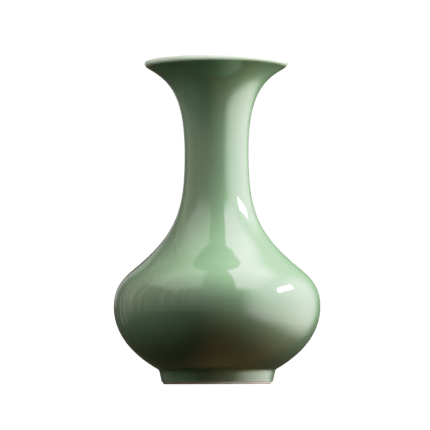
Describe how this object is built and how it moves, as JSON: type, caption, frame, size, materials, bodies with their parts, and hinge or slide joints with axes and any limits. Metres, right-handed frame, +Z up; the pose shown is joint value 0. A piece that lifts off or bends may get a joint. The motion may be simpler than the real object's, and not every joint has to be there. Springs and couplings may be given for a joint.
{
  "type": "porcelain bottle vase",
  "caption": "Celadon-glazed porcelain vase with a trumpet mouth, waisted neck, squat round belly and low foot ring, for cut flowers or display.",
  "frame": {"origin": "on the vase's upright axis, in the plane of the footrim that it stands on", "axes": "+Z up along the axis of turning, from the footrim to the mouth; the vase is round, so +X and +Y are any two level directions"},
  "size_m": [0.192, 0.192, 0.3],
  "materials": {
    "porcelain_clay": "fired unglazed porcelain",
    "bare_footrim": "bare fired clay, lightly flashed pink",
    "luting_slip": "fired slip",
    "celadon_glaze": "glossy bean-green celadon glaze",
    "lip_glaze": "thin pale celadon glaze",
    "inner_glaze": "glossy thin celadon glaze",
    "base_glaze": "glossy thin celadon glaze"
  },
  "bodies": {
    "root": {"neck_section": "porcelain_clay", "shoulder_section": "porcelain_clay", "belly_section": "porcelain_clay", "foot_ring": "bare_footrim", "neck_lute": "luting_slip", "belly_lute": "luting_slip", "foot_lute": "luting_slip", "outer_glaze": "celadon_glaze", "lip_glaze": "lip_glaze", "inner_glaze": "inner_glaze", "base_glaze": "base_glaze"}
  },
  "joints": []
}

++++

Every line of the data above should be reproduced word for word.

▶ [Solution to this exercise]
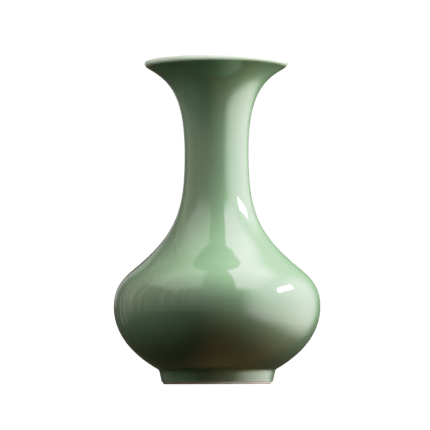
Describe how this object is built and how it moves, as JSON: type, caption, frame, size, materials, bodies with their parts, and hinge or slide joints with axes and any limits. Metres, right-handed frame, +Z up; the pose shown is joint value 0. A piece that lifts off or bends may get a joint. The motion may be simpler than the real object's, and not every joint has to be there. Springs and couplings may be given for a joint.
{
  "type": "porcelain bottle vase",
  "caption": "Celadon-glazed porcelain vase with a trumpet mouth, waisted neck, squat round belly and low foot ring, for cut flowers or display.",
  "frame": {"origin": "on the vase's upright axis, in the plane of the footrim that it stands on", "axes": "+Z up along the axis of turning, from the footrim to the mouth; the vase is round, so +X and +Y are any two level directions"},
  "size_m": [0.192, 0.192, 0.3],
  "materials": {
    "porcelain_clay": "fired unglazed porcelain",
    "bare_footrim": "bare fired clay, lightly flashed pink",
    "luting_slip": "fired slip",
    "celadon_glaze": "glossy bean-green celadon glaze",
    "lip_glaze": "thin pale celadon glaze",
    "inner_glaze": "glossy thin celadon glaze",
    "base_glaze": "glossy thin celadon glaze"
  },
  "bodies": {
    "root": {"neck_section": "porcelain_clay", "shoulder_section": "porcelain_clay", "belly_section": "porcelain_clay", "foot_ring": "bare_footrim", "neck_lute": "luting_slip", "belly_lute": "luting_slip", "foot_lute": "luting_slip", "outer_glaze": "celadon_glaze", "lip_glaze": "lip_glaze", "inner_glaze": "inner_glaze", "base_glaze": "base_glaze"}
  },
  "joints": []
}